In 1904, he became one of the godparents of Tsarevich Alexei, the other godparents being the Dowager Empress Maria Feodorovna, Kaiser Wilhelm II of Germany, King Edward VII of the United Kingdom, King Christian IX of Denmark, Grand Duke Ernest Ludwig of Hesse, Grand Duchess Alexandra Iosifovna, Grand Duke Michael Nikolaevich, and Grand Duchess Olga Nikolaievna. All soldiers serving in the military during the Russo-Japanese War were also declared godfathers to Alexei.
After the assassination of his brother Grand Duke Sergei Alexandrovich of Russia in February 1905 and his retirement in disgrace from the navy in June that same year, Alexei Alexandrovich spent most of his time in the Paris house he had bought in 1897. At his house in Avenue Gabriel he kept an open door for writers, painters, actors and especially actresses. He had always been less interested in the armed services than in art and fashion, and he had long since been recognized as a connoisseur of the social, artistic and literary life of Paris. His massive frame was a familiar sight at restaurants and theaters, particularly on first nights. His last public appearance, a week before his death, was at the dress rehearsal of a new play at the vaudeville. Decades of comfort and good living eventually took their toll on his health. He died of pneumonia in Paris on 27 November (14 November O.S.) 1908. His death was said to have devastated Tsar Nicholas II, his nephew, who reportedly claimed Alexei as his favourite uncle. In 2006 Alexei's diary was found in the Russian National Library along with Yussupov funds. The journal, written in English, begins in 1862 and ends in 1907. It has not been published yet.

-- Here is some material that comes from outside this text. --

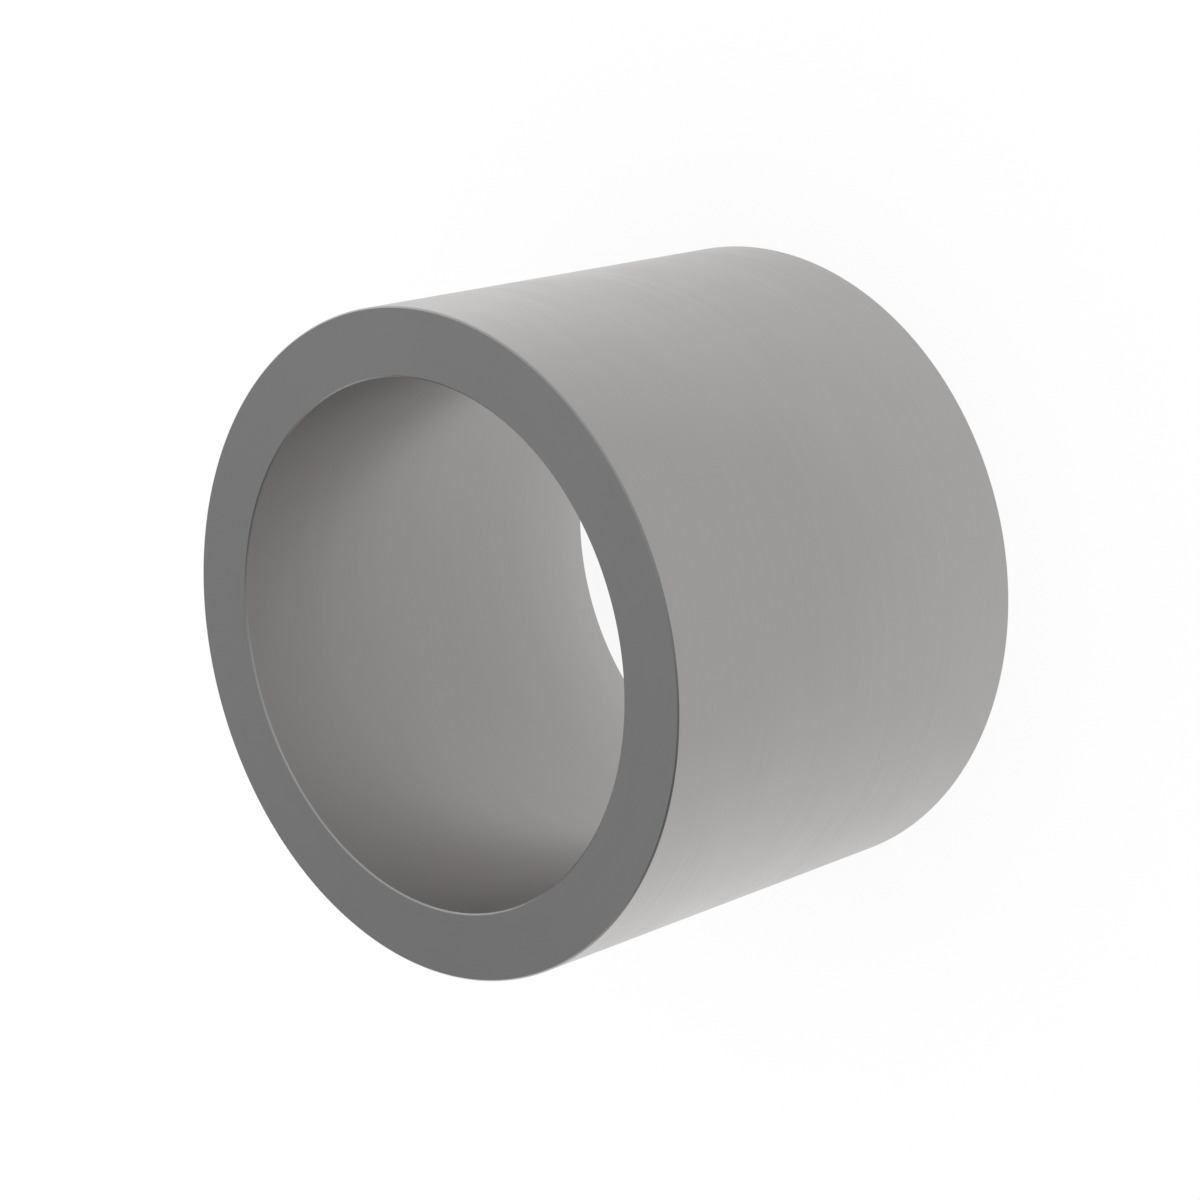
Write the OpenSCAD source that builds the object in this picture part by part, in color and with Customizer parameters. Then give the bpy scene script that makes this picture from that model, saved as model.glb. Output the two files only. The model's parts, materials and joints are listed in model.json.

In the 1959 episode "The Grand Duke" of the syndicated television anthology series, Death Valley Days, hosted by Stanley Andrews, the French actor Alexander Davion (born 1929) plays Duke Alexei, with John Lupton as William F. Cody. In the story line, Cody acts as guide for the Grand Duke who is on a western bison hunt. The two develop a close friendship.
The western hunt is alluded to in the 1994 film Maverick, starring Mel Gibson. In the film, the Duke is hustled, after he has grown bored with hunting animals, into thinking that he is hunting a Native American.